Some students are still deciding whether to live in on-campus residence halls as the University plans to have in-person classes during the fall semester while COVID-19 cases continue to increase in Texas.
Over 1,500 students canceled their on-campus housing contracts as of July 12, leaving 5,858 with contracts, said Aaron Voyles, director for Residence Hall Operations. In fall of 2019, 7,022 students had housing contracts and only 671 students canceled, Voyles said.
Voyles said UT removed the fee for canceling housing contracts, but is not offering more single-occupancy rooms than before the pandemic. He said University Housing and Dining considered general student well-being when deciding to keep double-occupancy rooms.
“If you go to single occupancy, you have fewer spaces on campus as well and students shipped off campus,” Voyles said. “They may be pushed into more dense areas with multiple roommates. There may be transportation issues that they have to manage, higher student costs to pay for singles off campus.”
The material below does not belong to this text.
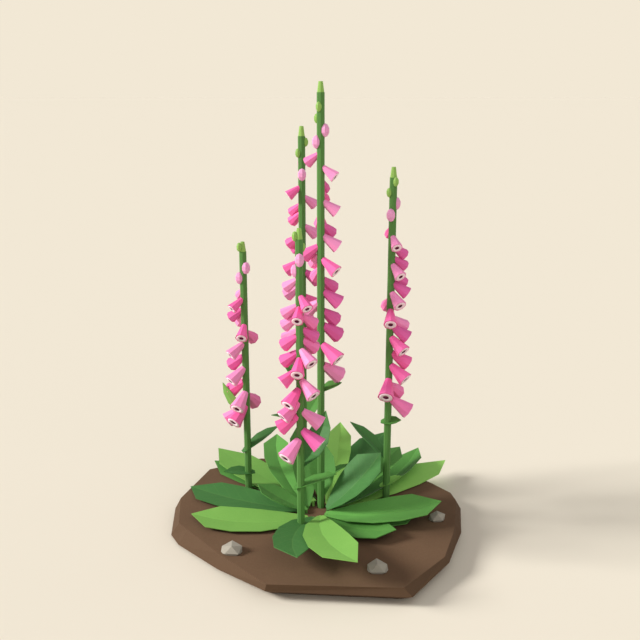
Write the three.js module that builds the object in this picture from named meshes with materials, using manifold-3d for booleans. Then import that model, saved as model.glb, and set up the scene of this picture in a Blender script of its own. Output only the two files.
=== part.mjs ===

Single rooms with private bathrooms offer the best protection from COVID-19 spread, according to guidance for living on campus on the Protect Texas Together website. Biology junior Kylie Benavides said she does not want to live in a double-occupancy room as her two autoimmune diseases put her at high risk for severe complications due to COVID-19.
“I lived in a dorm last year in Kinsolving,” Benavides said. “It was so small. If your roommate gets coronavirus, there's a very high chance that you're going to get it too, from living in such a close space.”
Voyles said UHD plans to block off certain rooms, decrease furniture in lounges, add barriers between sinks in community bathrooms and prohibit guests as extra precautions.
Voyles said students who need any medical accommodations would need to coordinate with Services for Students with Disabilities. Benavides said she requested a single-occupancy room through SSD, but is also looking for an off-campus apartment. She said she is worried she will not complete the process before she has to move.
Sara Kennedy, manager of strategic and executive communications for the Office of the Dean of Students, said the Student Conduct and Academic Integrity team is launching a new referral form specifically for health and safety rules. Voyles said students will be asked to sign an amendment to UHD terms and conditions agreeing to health and safety expectations.
Kennedy said any student who does not follow health and safety rules around COVID-19 will be issued one written warning, which will stay on their file and appear to professional and graduate schools.
“Students refusing to adhere to rules will most likely be suspended from UT,” Kennedy said.
Spandana Kamepalli, incoming business honors and finance freshman, said she will live in Jester West Residence Hall and hopes other residents take social distancing seriously.
“I'm going (to live on-campus) because I feel like I might miss out on stuff if I don't,” Kamepalli said. “Once we’re moved in, I want (others) to not hang out with huge groups and wear a mask when they go out, just take precautions like everyone does when they’re at home and not be tempted to change how they’re quarantining because they’re in a dorm.”